== Given request ==
Go through the lines below and copy each one that holds the string "update".

== Collected material ==
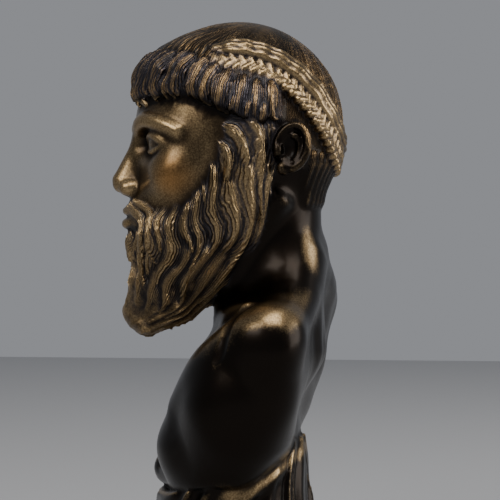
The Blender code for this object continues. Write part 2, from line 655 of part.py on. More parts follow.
def beard_mass(clay):
    """The beard's body: a wedge from the cheeks to its blunt tip, and the sideburns."""
    path = [(0, -8.6, 110.0), (0, -11.2, 101.5), (0, -14.4, 95.0), (0, -18.8, 88.0), (0, -24.6, 81.2)]
    widths = [16.6, 15.4, 12.8, 9.4, 5.0]
    depths = [14.8, 13.0, 11.4, 9.4, 5.6]
    sides, upright = frames(path, np.array((0.0, -1.0, 0.0)))
    clay.add(HEAD, sweep(path, sides, upright, widths, depths), 2.0)
    for side in (-1, 1):
        for share in np.linspace(0.0, 1.0, 13):
            radius = 1.6 + 4.4 * share
            middle = jaw_line(share, side) - mirrored((radius * 0.8, 0.6 * radius, 0.0), side)
            clay.add(HEAD, ellipsoid(middle, (radius, radius, radius)), 3.0)
            cheek = cheek_line(share, side) * 0.6 + jaw_line(share, side) * 0.4
            inside = cheek - mirrored((3.0 - 1.6 * (1.0 - share) ** 2, 0.0, 0.0), side)
            clay.add(HEAD, ellipsoid(inside, (3.6, 5.2 + 1.8 * share, 4.6)), 3.0)


def shingled(turn, radius, down, wander):
    """The height of rows of waving locks, by the turn round the beard, its radius and the way down it."""
    found = np.zeros_like(turn)
    for number, (start, length, count, crest) in enumerate(BEARD_ROWS):
        chance = wander.uniform(-1.0, 1.0, (4, count)).astype(np.float32)
        pitch = 2.0 * np.pi * np.maximum(radius, 2.0) / count
        sway = 1.0 * np.sin(2.0 * np.pi * down / BEARD_WAVE + 1.3 * turn + 0.9 * np.sin(4.0 * turn)) / pitch
        place = turn * count / (2.0 * np.pi) + 0.5 * number + sway
        nearest = np.round(place)
        for neighbour in (-1, 0, 1):
            index = (nearest + neighbour).astype(int) % count
            shift, longer, taller, curl = chance[:, index]
            share = (down - start - 2.0 * shift) / (length * (1.0 + 0.2 * longer))
            inside = np.clip(share, 0.0, 1.0)
            hooked = (0.3 + 0.4 * curl) * np.maximum(inside - 0.55, 0.0) ** 2 / 0.2
            offset = place - nearest - neighbour - 0.15 * shift - hooked
            width = 0.60 * (1.0 - 0.7 * ease((inside - 0.6) / 0.4)) * (0.6 + 0.4 * ease(inside / 0.25))
            across = np.clip(offset / width, -1.0, 1.0)
            body = ease(share / 0.25) * (1.0 - ease((share - 0.88) / 0.12))
            hairs = 1.0 + RIDGE_RELIEF * np.cos(2.0 * np.pi * across)
            rise = (1.0 - across ** 2) * hairs * (0.65 + 0.35 * inside) * body
            tall = crest * (1.0 + 0.2 * taller) * np.minimum(1.0, pitch / 2.6)
            found = np.maximum(found, rise * tall)
    return found


def lay_beard(clay, wander):
    """The beard with its long locks, which hang from the cheeks and sweep forward to the tip."""
    beard = Clay(CLAY_LOW, CLAY_HIGH, clay.step)
    beard_mass(beard)

    def height(points):
        x, y, z = (points[..., i] for i in range(3))
        away = np.hypot(y - BEARD_HUB[0], z - BEARD_HUB[1])
        down = BEARD_REACH * np.arctan2(BEARD_HUB[1] - z, y - BEARD_HUB[0])
        turn = np.arctan2(x, BEARD_REACH - away)
        return shingled(turn, np.hypot(x, BEARD_REACH - away), down, wander)

    beard.swell(HEAD, height, (-26, -34, 72), (26, 12, 140))
    clay.join(beard, 0.9)


def lay_moustache(clay, skin, wander):
    """Locks that part under the nose and fall past the mouth into the beard, and a tuft below the lip."""
    for side in (-1, 1):
        for i in range(4):
            root = mirrored((0.9 + 1.5 * i, -30.0 + 0.8 * i, 112.8 + 0.5 * i), side)
            lean = wander.uniform(-0.12, 0.12)

            def flow(point, normal, share, side=side, lean=lean):
                outward = np.array((side, 0.25, 0.0)) * 2.0 * (1.0 - ease(share / 0.6))
                heading = unit(outward + np.array((0.0, 0.0, -1.0)))
                return swirled(heading, normal, side * (lean + 0.3 * np.sin(7.0 * share)))

            path, normals = comb(skin, root, flow, 24.0 - 2.0 * i, 16)
            clay.add(HEAD, lock(path, normals, 1.1, 1.3, 0.5, 1.0, 0.1), 0.2)
    for i in range(-2, 3):
        root = (1.3 * i, -28.5, 105.6 - 0.3 * abs(i))

        def tuft_flow(point, normal, share, i=i):
            return unit(np.array((0.25 * i * (share - 0.3), 0.0, -1.0)))

        path, normals = comb(skin, root, tuft_flow, 9.0, 8)
        clay.add(HEAD, lock(path, normals, 1.2, 1.1, 0.3, 1.0, 0.1), 0.3)


# From clay to bronze

def model_clay(step):
    """The whole figure as a block of distances."""
    clay = Clay(CLAY_LOW, CLAY_HIGH, step)
    shape_torso(clay)
    trim_torso(clay)
    shape_support(clay)
    shape_skull(clay)
    shape_eyes(clay)
    shape_nose(clay)
    shape_mouth(clay)
    wander = np.random.default_rng(11)
    shape_fringe(clay)
    lay_beard(clay, wander)
    skin = Clay(CLAY_LOW, CLAY_HIGH, step)
    skin.field = clay.field.copy()
    nape_hair(clay)
    plait_band(clay)
    lay_fringe(clay, skin, wander)
    shape_ears(clay)
    lay_moustache(clay, skin, wander)
    return clay


def skin_mesh(clay):
    """The clay's surface as a mesh, in metres."""
    grid = openvdb.FloatGrid(CLAY_FAR)
    grid.copyFromArray(np.clip(clay.field, -CLAY_FAR, CLAY_FAR))
    points, quads = grid.convertToQuads(0.0)
    points = (points * clay.step + clay.low) * PART
    mesh = bpy.data.meshes.new("zeus_bust")
    mesh.from_pydata(points.tolist(), [], quads.tolist())
    return mesh


def largest_body(mesh):
    """Drop any crumb that isn't joined to the bust."""
    form = bmesh.new()
    form.from_mesh(mesh)
    form.verts.ensure_lookup_table()
    unseen = set(form.verts)
    bodies = []
    while unseen:
        found = [unseen.pop()]
        for vertex in found:
            for edge in vertex.link_edges:
                other = edge.other_vert(vertex)
                if other in unseen:
                    unseen.remove(other)
                    found.append(other)
        bodies.append(found)
    bodies.sort(key=len)
    crumbs = [vertex for body in bodies[:-1] for vertex in body]
    bmesh.ops.delete(form, geom=crumbs, context="VERTS")
    form.to_mesh(mesh)
    form.free()


def cut_flat(mesh):
    """Cut the underside flat at the origin's height."""
    form = bmesh.new()
    form.from_mesh(mesh)
    everything = form.verts[:] + form.edges[:] + form.faces[:]
    bmesh.ops.bisect_plane(form, geom=everything, dist=1e-7, plane_co=(0, 0, 0), plane_no=(0, 0, 1),
                           clear_inner=True)
    rim = [edge for edge in form.edges if edge.is_boundary]
    bmesh.ops.contextual_create(form, geom=rim)
    bmesh.ops.triangulate(form, faces=form.faces[:])
    bmesh.ops.recalc_face_normals(form, faces=form.faces[:])
    form.to_mesh(mesh)
    form.free()


def thinned(mesh, budget):
    """The same surface with fewer triangles, kept where it bends most."""
    thick = bpy.data.objects.new("clay_skin", mesh)
    bpy.context.scene.collection.objects.link(thick)
    fewer = thick.modifiers.new("fewer faces", "DECIMATE")
    fewer.ratio = budget / (2.0 * len(mesh.polygons))
    fewer.use_collapse_triangulate = True
    depsgraph = bpy.context.evaluated_depsgraph_get()
    result = bpy.data.meshes.new_from_object(thick.evaluated_get(depsgraph))
    bpy.data.objects.remove(thick)
    return result


def bronze():
    """Dark, softly polished bronze."""
    material = bpy.data.materials.new("bronze")
    material.use_nodes = True
    shader = material.node_tree.nodes["Principled BSDF"]
    shader.inputs["Base Color"].default_value = BRONZE_COLOUR
    shader.inputs["Metallic"].default_value = BRONZE_METALLIC
    shader.inputs["Roughness"].default_value = BRONZE_ROUGHNESS
    return material


def main():
    """Clear the scene and cast the bust."""
    for thing in list(bpy.data.objects):
        bpy.data.objects.remove(thing)
    mesh = skin_mesh(model_clay(CLAY_STEP))
    largest_body(mesh)
    mesh = thinned(mesh, TRIANGLE_BUDGET)
    cut_flat(mesh)
    mesh.shade_smooth()
    mesh.materials.append(bronze())
    bust = bpy.data.objects.new("zeus_bust", mesh)
    bpy.context.scene.collection.objects.link(bust)


main()
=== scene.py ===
"""Visual model of the bronze bust: the finely carved skin, its patina, and the camera's view of it.

The figure faces -Y and its own left side is +X. The origin is the middle of the flat underside.
The skin is carved as clay: a block of signed distances, on which each muscle, lock and fold is laid
or cut. The forms are those of the CAD part, carved finer. The figure's own forms are counted in
parts: the bust is PARTS_TALL parts from underside to crown.
"""
from itertools import product

import bmesh
import bpy
import numpy as np
import openvdb
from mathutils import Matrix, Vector


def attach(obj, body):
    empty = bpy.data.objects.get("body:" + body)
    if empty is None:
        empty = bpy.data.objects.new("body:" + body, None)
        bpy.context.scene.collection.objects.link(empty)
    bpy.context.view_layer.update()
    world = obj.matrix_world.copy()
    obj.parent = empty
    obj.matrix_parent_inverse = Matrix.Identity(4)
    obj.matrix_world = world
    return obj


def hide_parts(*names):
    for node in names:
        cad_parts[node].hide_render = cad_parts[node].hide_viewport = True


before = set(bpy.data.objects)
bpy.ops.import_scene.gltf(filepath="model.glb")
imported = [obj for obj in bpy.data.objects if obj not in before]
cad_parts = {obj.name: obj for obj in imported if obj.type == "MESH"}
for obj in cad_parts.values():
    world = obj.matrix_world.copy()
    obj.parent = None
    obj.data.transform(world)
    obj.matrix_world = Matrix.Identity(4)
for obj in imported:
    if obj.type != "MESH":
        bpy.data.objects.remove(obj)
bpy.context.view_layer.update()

# Driving sizes, in metres
BUST_HEIGHT = 0.164
FOOT_WIDTH = 0.064
FOOT_DEPTH = 0.055
FOOT_HEIGHT = 0.007
FOOT_EDGE_RADIUS = 0.0012
SUPPORT_WIDTH = 0.052
SUPPORT_DEPTH = 0.0385
SUPPORT_FLARE = 0.004

# The triangles that the skin is thinned to
TRIANGLE_BUDGET = 196000

# One part of the figure, in metres
PARTS_TALL = 164.0
PART = BUST_HEIGHT / PARTS_TALL

# The block of clay, in parts; the foot goes on below the underside until the block is cut flat there
CLAY_LOW = (-46.0, -40.0, -5.0)
CLAY_HIGH = (46.0, 40.0, 168.0)
CLAY_STEP = 0.5
CLAY_FAR = 14.0
BELOW_UNDERSIDE = -6.0

# Places on the figure, in parts, and the head's turn
HEAD_TURN = np.radians(13.0)
NECK_AXIS = (0.0, 8.0, 0.0)
CAP_CENTRE = np.array((0.0, 2.0, 134.6))
CAP_RADII = np.array((22.6, 28.8, 28.8))
CROWN = np.array((0.0, 9.0, 163.0))
EAR_CENTRE = np.array((22.4, 13.4, 127.2))
EYE_CENTRE = np.array((9.7, -17.4, 128.8))
EYE_RADIUS = 6.4
BODY_CUT_FRONT = 33.5
BODY_CUT_BACK = 49.0
SUPPORT_TOP = 52.0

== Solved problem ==
    bpy.context.view_layer.update()
bpy.context.view_layer.update()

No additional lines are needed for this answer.